**Listed records**
..........
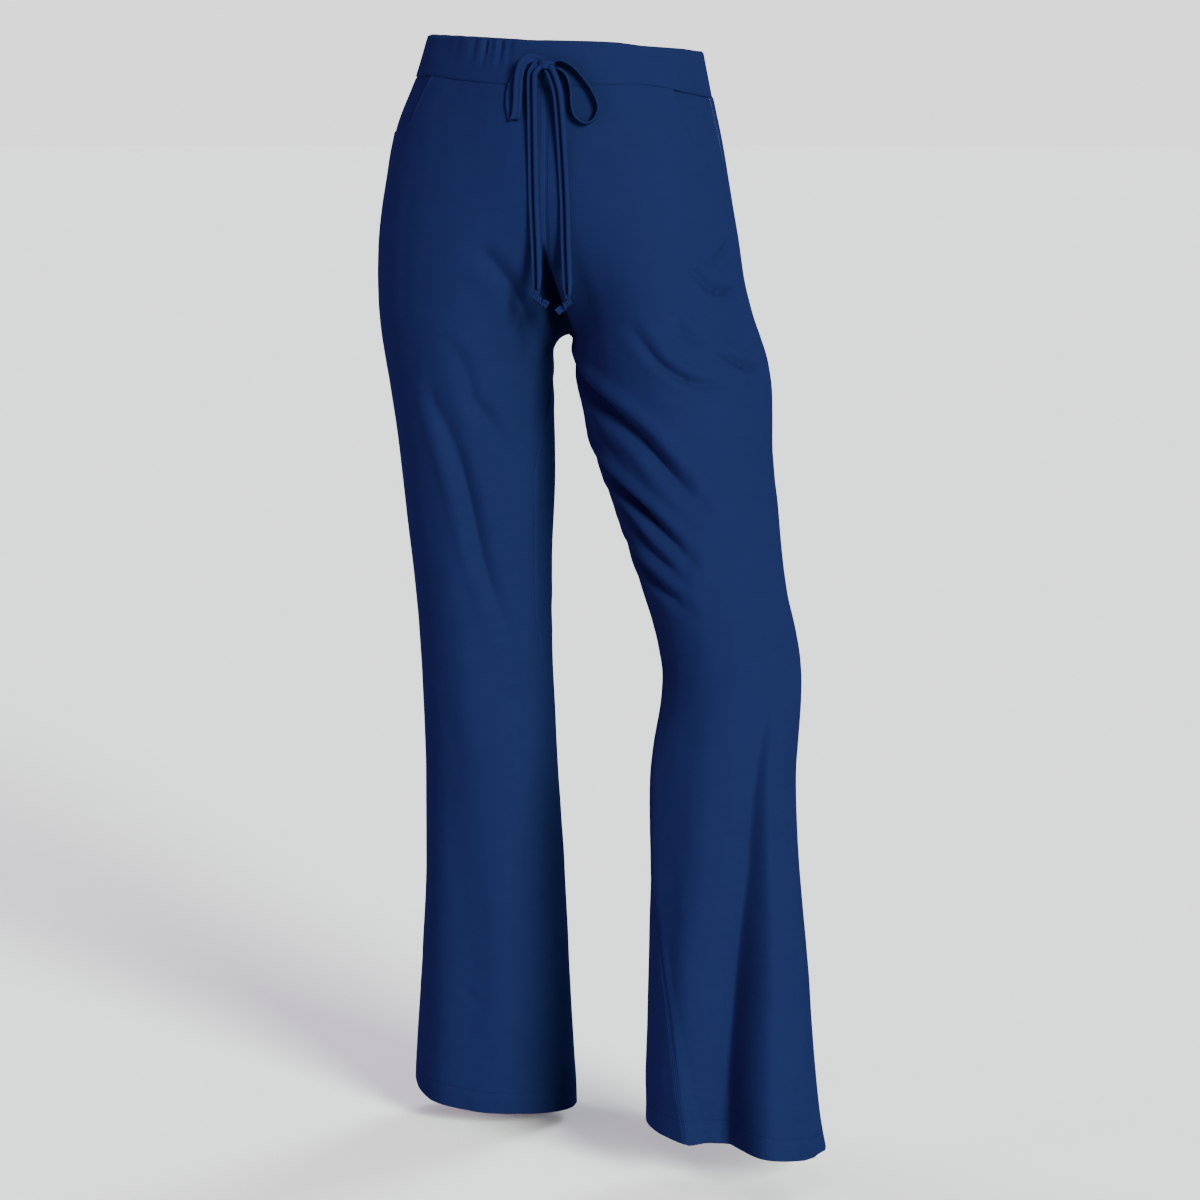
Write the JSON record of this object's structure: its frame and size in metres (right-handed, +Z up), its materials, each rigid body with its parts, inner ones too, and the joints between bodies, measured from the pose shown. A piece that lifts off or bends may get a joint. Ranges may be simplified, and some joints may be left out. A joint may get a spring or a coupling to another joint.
{
  "type": "medical scrub trousers",
  "caption": "Flared scrub trousers in worn form, with a flat waistband, a tied drawstring bow, curved hip pockets and open hems.",
  "frame": {"origin": "middle of the waist opening at the band's top edge, where the wearer's waist holds the trousers", "axes": "+Z up towards the waist opening, -Y the front of the garment, +X the wearer's left"},
  "size_m": [0.476, 0.3833, 1.0803],
  "materials": {
    "poplin": "navy blue cotton and polyester poplin, fine plain weave with a slight sheen",
    "drawstring": "folded and stitched strap of the same navy blue poplin"
  },
  "bodies": {
    "root": {"waistband_front": "poplin", "waistband_back": "poplin", "front_right": "poplin", "back_right": "poplin", "front_left": "poplin", "back_left": "poplin", "pocket_facing_right": "poplin", "pocket_facing_left": "poplin", "drawstring_tail_right": "drawstring", "drawstring_tail_left": "drawstring", "drawstring_loop_right": "drawstring", "drawstring_loop_left": "drawstring", "drawstring_end_right": "drawstring", "drawstring_end_left": "drawstring", "drawstring_knot": "drawstring"}
  },
  "joints": []
}
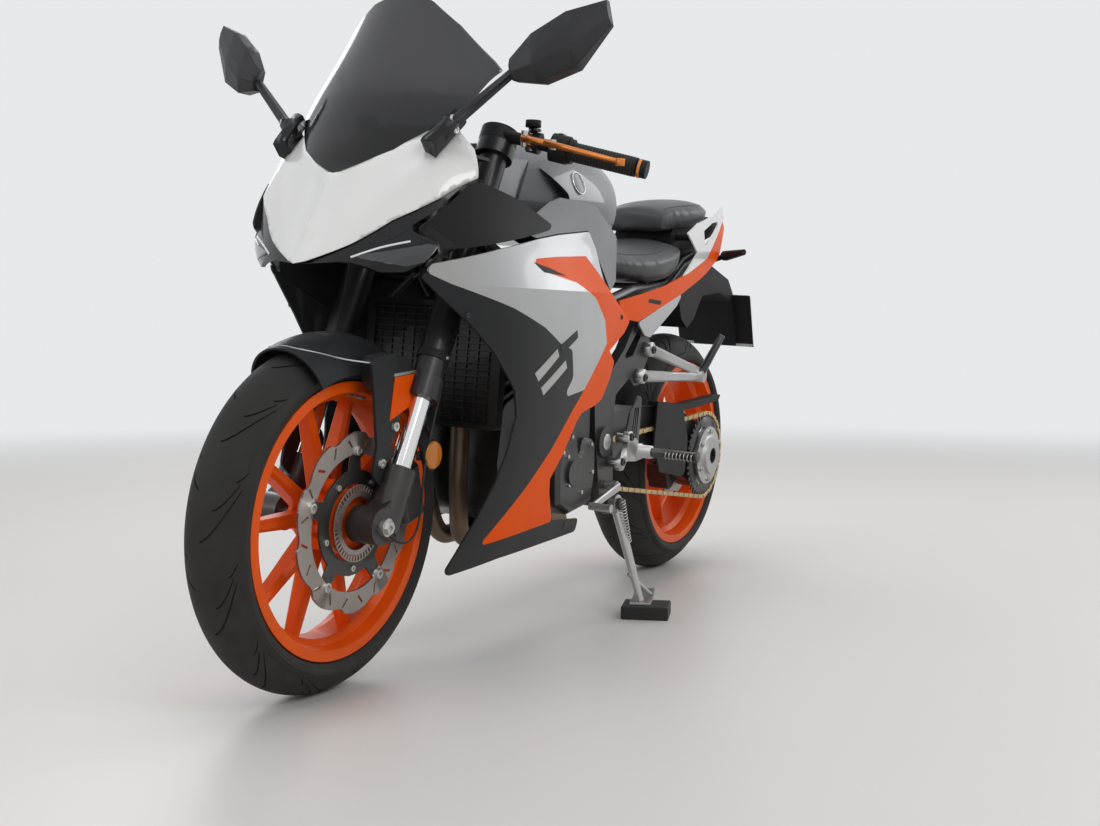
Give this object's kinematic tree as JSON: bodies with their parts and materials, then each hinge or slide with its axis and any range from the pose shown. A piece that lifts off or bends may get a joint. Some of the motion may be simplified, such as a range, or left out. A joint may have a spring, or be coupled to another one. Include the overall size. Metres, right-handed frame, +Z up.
{
  "type": "sport bike",
  "caption": "Fully faired road sport bike with a single-sided rear arm, leaning on its side stand with its foot on a pad.",
  "frame": {"origin": "on the floor, under the middle of the whole bike's box", "axes": "+X towards the front of the bike, +Y to the rider's left, +Z up; the bike leans to +Y on its stand"},
  "size_m": [2.038, 0.8106, 1.1757],
  "materials": {
    "black_metal": "satin black",
    "black_plastic": "grained black",
    "bright": "bright chrome",
    "charcoal": "satin charcoal",
    "dark_grey": "satin dark grey",
    "disc": "ground steel",
    "gloss_black": "gloss black",
    "gold": "gold chain",
    "lamp": "red lens",
    "lens": "clear",
    "orange": "gloss orange",
    "orange_plastic": "gloss orange",
    "rubber": "rubber",
    "seat": "grained vinyl",
    "silver": "satin silver",
    "silver_paint": "silver paint",
    "smoke": "smoked",
    "steel": "heat-tinted steel",
    "tank_grey": "metallic grey",
    "tyre": "matte rubber",
    "white": "pearl white"
  },
  "bodies": {
    "root": {"fairing_left_upper": "silver_paint", "fairing_right_upper": "silver_paint", "fairing_left_lower": "charcoal", "fairing_right_lower": "charcoal", "orange_trims": "orange_plastic", "tank_covers": "tank_grey", "side_panels": "black_plastic", "rider_seat": "seat", "pillion_seat": "seat", "main_frame": "black_metal", "frame_plates": "silver", "seat_frame": "black_metal", "engine_block": "dark_grey", "engine_covers": "dark_grey", "radiator": "black_metal", "exhaust_pipes": "steel", "silencer": "black_metal", "swingarm": "dark_grey", "drive_chain": "gold", "chain_guard": "black_plastic", "rear_shock": "silver", "rear_caliper": "black_metal", "nose_fairing": "white", "headlight_housing": "gloss_black", "headlight_lenses": "lens", "windscreen": "smoke", "dashboard": "black_plastic", "mirrors": "black_plastic", "fuel_tank": "tank_grey", "tail_lower": "silver_paint", "tail_cowl": "white", "tail_base": "black_plastic", "tail_light": "lamp", "number_plate": "white", "rider_brackets": "silver", "pillion_brackets": "silver", "foot_controls": "silver", "stand_pad": "rubber"},
    "steering": {"fork_outer_tubes": "black_metal", "fork_inner_tubes": "bright", "fork_feet": "black_metal", "front_axle": "silver", "triple_clamps": "black_metal", "handlebars": "black_metal", "hand_controls": "black_metal", "front_mudguard": "black_plastic", "front_caliper": "black_metal"},
    "front_wheel": {"front_tyre": "tyre", "front_rim": "orange", "front_disc": "disc"},
    "rear_wheel": {"rear_tyre": "tyre", "rear_rim": "orange", "rear_disc": "disc", "rear_sprocket": "silver"},
    "side_stand": {"side_stand": "silver"},
    "fuel_lid": {"fuel_lid": "silver"}
  },
  "joints": [
    {"name": "steering_turn", "type": "hinge", "parent": "root", "child": "steering", "pos_m": [0.42465, -0.01479, 0.84871], "axis": [-0.4226, 0.0522, 0.9048], "range_deg": [-27, 27]},
    {"name": "front_wheel_spin", "type": "hinge", "parent": "steering", "child": "front_wheel", "pos_m": [0.72601, -0.04686, 0.29263], "axis": [0, 0.9983, -0.0576], "continuous": true},
    {"name": "rear_wheel_spin", "type": "hinge", "parent": "root", "child": "rear_wheel", "pos_m": [-0.65399, -0.04645, 0.29962], "axis": [0, 0.9983, -0.0576], "continuous": true},
    {"name": "side_stand_fold", "type": "hinge", "parent": "root", "child": "side_stand", "pos_m": [-0.03599, 0.12837, 0.23946], "axis": [0, 0.9966, 0.0819], "range_deg": [0, 85]},
    {"name": "fuel_lid_open", "type": "hinge", "parent": "root", "child": "fuel_lid", "pos_m": [0.20701, -0.0072, 0.98049], "axis": [0, 0.9983, -0.0576], "range_deg": [0, 95]}
  ]
}
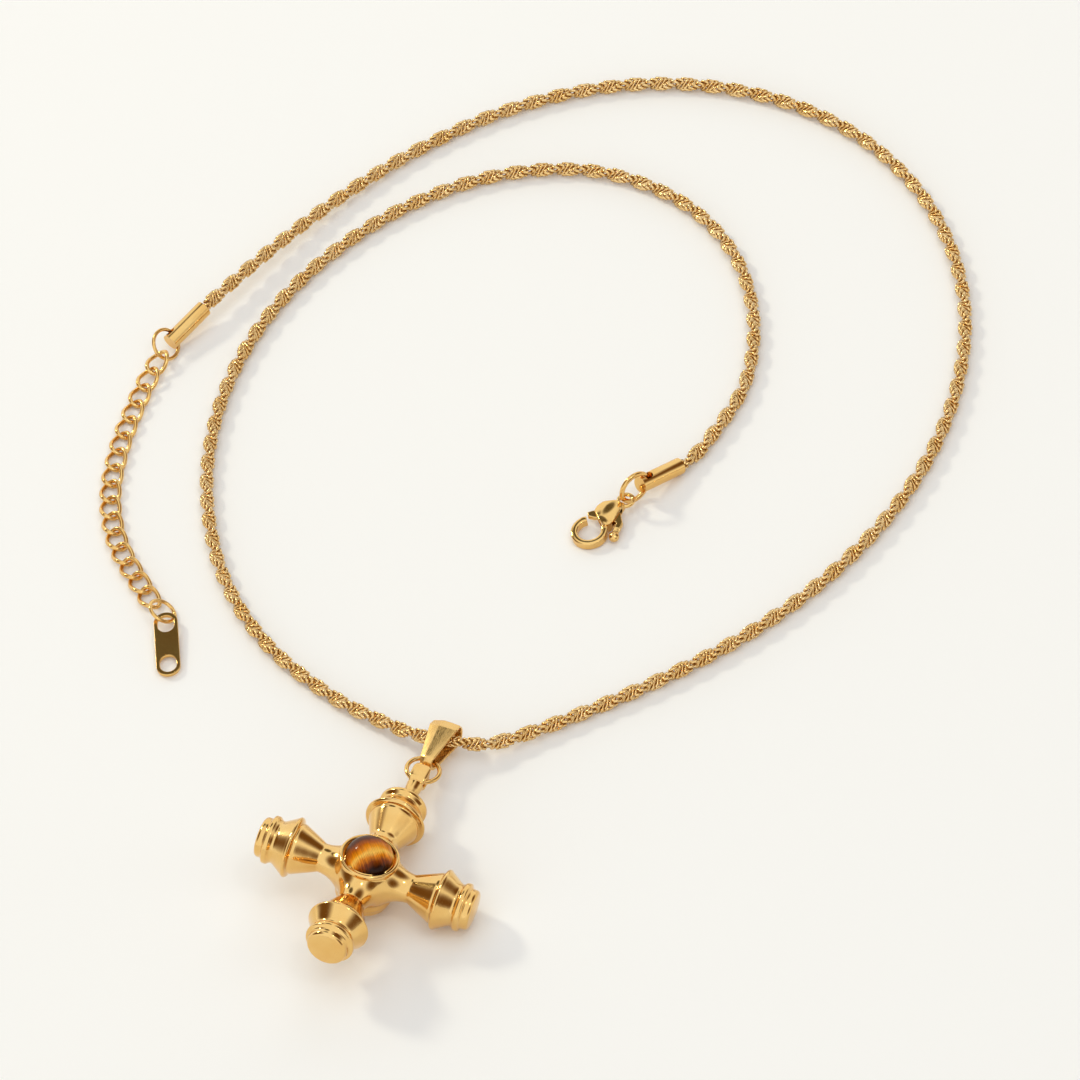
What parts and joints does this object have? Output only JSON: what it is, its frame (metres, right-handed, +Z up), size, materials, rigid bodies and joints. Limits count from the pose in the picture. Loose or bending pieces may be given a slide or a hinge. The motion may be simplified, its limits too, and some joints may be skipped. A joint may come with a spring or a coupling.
{
  "type": "pendant necklace",
  "caption": "Cross pendant with a round stone on a rope chain, lying open in a spiral, with a hook clasp and an extender chain of links",
  "frame": {"origin": "middle of the footprint, on the surface that the necklace rests on", "axes": "+Z up; the pendant lies towards -Y and the far turn of the chain towards +Y"},
  "size_m": [0.1094, 0.1422, 0.0107],
  "materials": {
    "gold": "polished gold plating",
    "rope": "polished gold plating, woven wire",
    "links": "polished gold plating",
    "tag": "polished gold plating that mirrors a dark room",
    "stone": "polished opaque stone with a silky band"
  },
  "bodies": {
    "root": {"cross_body": "gold", "stone": "stone", "pendant_ring": "gold", "bail": "gold", "rope_chain": "rope", "extender_tube": "gold", "extender_ring": "gold", "extender_link_1": "links", "extender_link_2": "links", "extender_link_3": "links", "extender_link_4": "links", "extender_link_5": "links", "extender_link_6": "links", "extender_link_7": "links", "extender_link_8": "links", "extender_link_9": "links", "extender_link_10": "links", "extender_link_11": "links", "extender_link_12": "links", "extender_link_13": "links", "extender_link_14": "links", "extender_link_15": "links", "extender_link_16": "links", "tag_ring": "gold", "tag": "tag", "clasp_tube": "gold", "clasp_ring": "gold", "clasp_body": "gold", "clasp_rivet": "gold"},
    "lever": {"clasp_lever": "gold"}
  },
  "joints": [
    {"name": "clasp_lever", "type": "hinge", "parent": "root", "child": "lever", "pos_m": [0.00616, -0.00458, 0.00108], "axis": [-0.0572, -0.0748, 0.9956], "range_deg": [0, 25], "stiffness_Nm_per_rad": 0.002, "springref_deg": -17.19}
  ]
}
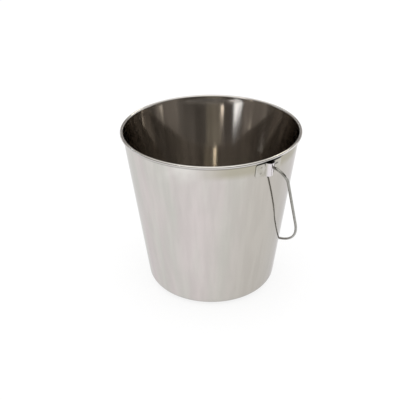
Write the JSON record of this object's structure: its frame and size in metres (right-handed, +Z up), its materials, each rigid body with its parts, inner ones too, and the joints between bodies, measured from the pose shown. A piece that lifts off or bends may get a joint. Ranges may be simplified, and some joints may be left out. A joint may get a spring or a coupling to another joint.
{
  "type": "milk pail",
  "caption": "Seamless tapered stainless steel milk pail with a rolled bead rim, spot-welded strap ears and a swinging wire bail.",
  "frame": {"origin": "on the pail's axis, level with the ring that it stands on", "axes": "+Z up along the pail's axis; X through both ears, along the bail's turning axis; +Y towards the side that the bail rests on"},
  "size_m": [0.304, 0.26, 0.2445],
  "materials": {
    "pail_steel": "polished to a near mirror, with faint drawn vertical bands",
    "ear_steel": "stamped and polished",
    "bail_wire": "smooth drawn stainless wire"
  },
  "bodies": {
    "pail": {"pail_shell": "pail_steel", "ear_right": "ear_steel", "ear_left": "ear_steel"},
    "bail": {"bail": "bail_wire"}
  },
  "joints": [
    {"name": "bail_swing", "type": "hinge", "parent": "pail", "child": "bail", "pos_m": [0, 0, 0.2295], "axis": [1, 0, 0], "range_deg": [0, 304.6]}
  ]
}
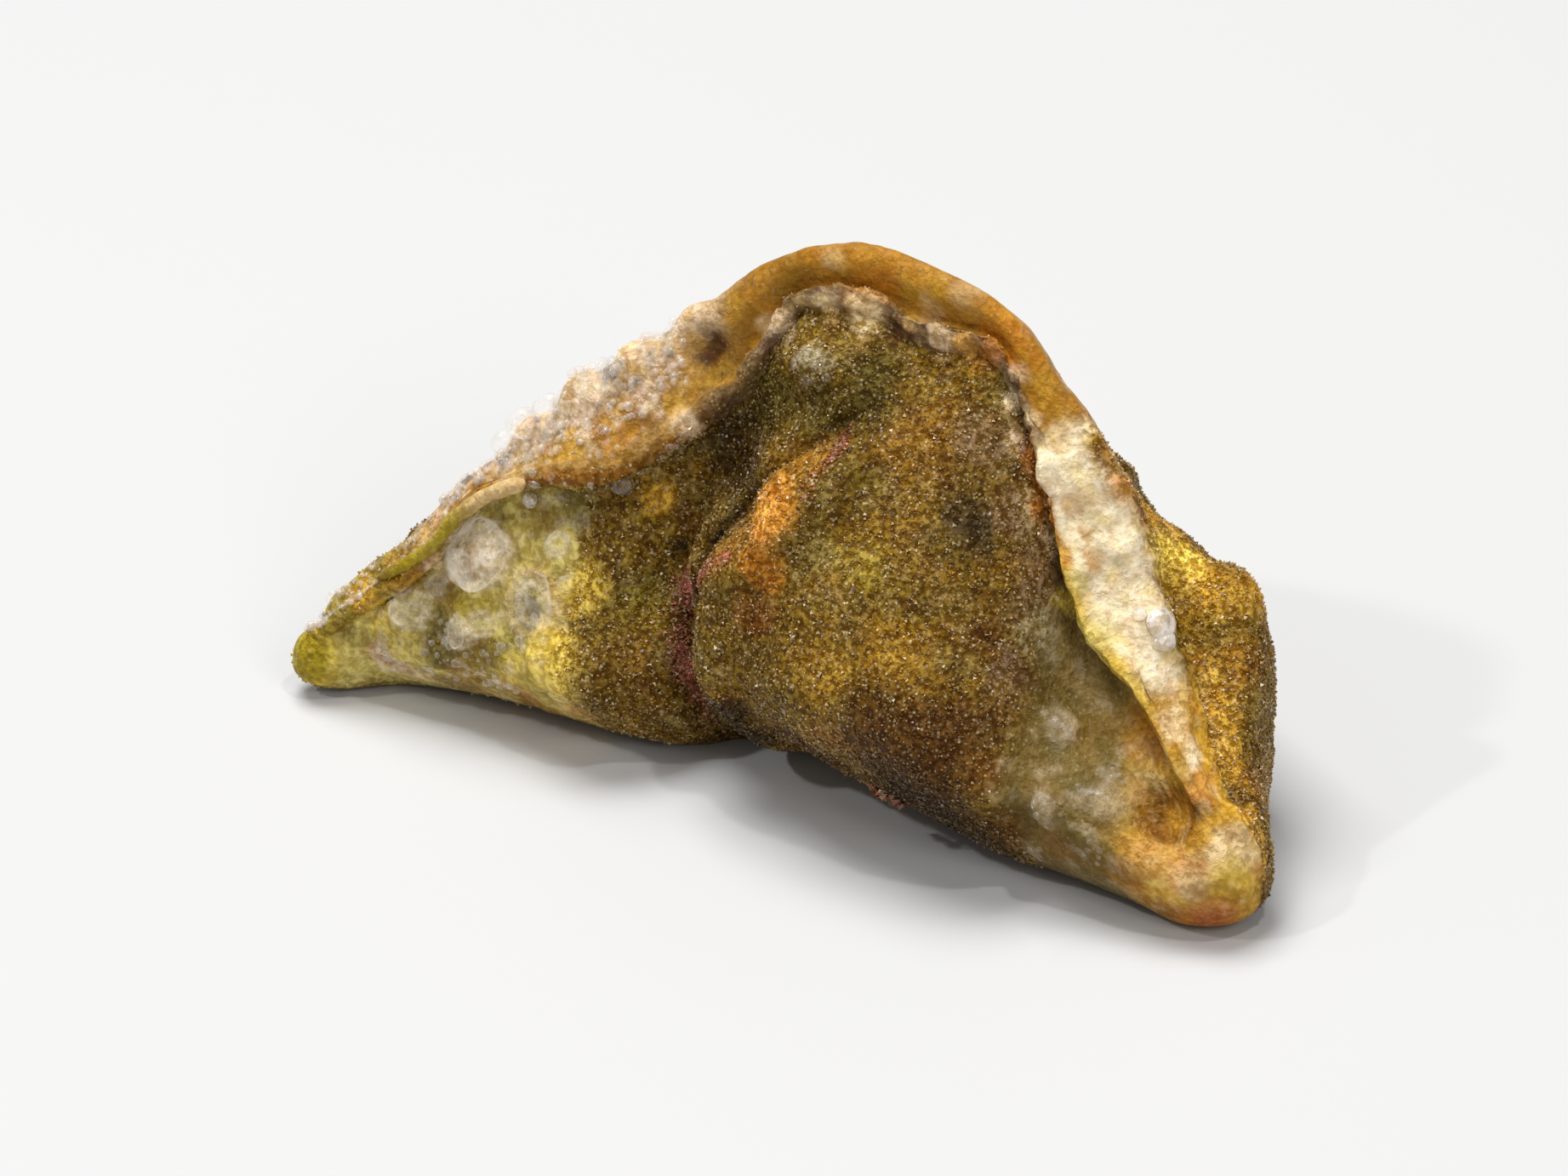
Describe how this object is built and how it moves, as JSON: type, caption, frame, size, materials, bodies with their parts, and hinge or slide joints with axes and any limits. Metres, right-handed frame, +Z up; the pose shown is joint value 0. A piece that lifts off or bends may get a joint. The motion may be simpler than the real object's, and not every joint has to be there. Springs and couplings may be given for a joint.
{
  "type": "vegetable dumpling",
  "caption": "Crescent-shaped fried dumpling: a thin pleated wrapper round a plump belly, sealed by a pinched seam along the top, resting on a flat base.",
  "frame": {"origin": "centre of the bounding box, at the level of the flat base", "axes": "+X from the left tip to the right tip, +Y towards the rounded back, +Z up; the pleated belly faces -Y"},
  "size_m": [0.0728, 0.0316, 0.0356],
  "materials": {
    "fried_wrapper": "deep-fried green dough: golden brown on the seam and tips, olive green on the belly, blistered, with a thin sheen of oil"
  },
  "bodies": {
    "root": {"dumpling": "fried_wrapper"}
  },
  "joints": []
}
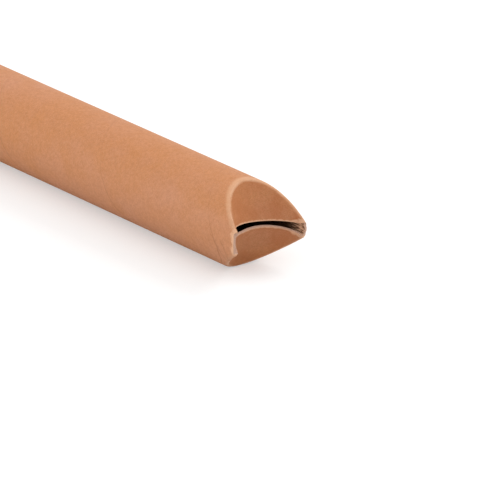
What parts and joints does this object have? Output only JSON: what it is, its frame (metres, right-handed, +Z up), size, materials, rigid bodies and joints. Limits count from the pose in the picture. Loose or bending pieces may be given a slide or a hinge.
..........
Filter the listing above for the string "caption" and copy every matching line.

  "caption": "Flared scrub trousers in worn form, with a flat waistband, a tied drawstring bow, curved hip pockets and open hems.",
  "caption": "Fully faired road sport bike with a single-sided rear arm, leaning on its side stand with its foot on a pad.",
  "caption": "Cross pendant with a round stone on a rope chain, lying open in a spiral, with a hook clasp and an extender chain of links",
  "caption": "Seamless tapered stainless steel milk pail with a rolled bead rim, spot-welded strap ears and a swinging wire bail.",
Describe how this object is built and how it moves, as JSON: type, caption, frame, size, materials, bodies with their parts, and hinge or slide joints with axes and any limits. Metres, right-handed frame, +Z up; the pose shown is joint value 0. A piece that lifts off or bends may get a joint. The motion may be simpler than the real object's, and not every joint has to be there. Springs and couplings may be given for a joint.
  "caption": "Crescent-shaped fried dumpling: a thin pleated wrapper round a plump belly, sealed by a pinched seam along the top, resting on a flat base.",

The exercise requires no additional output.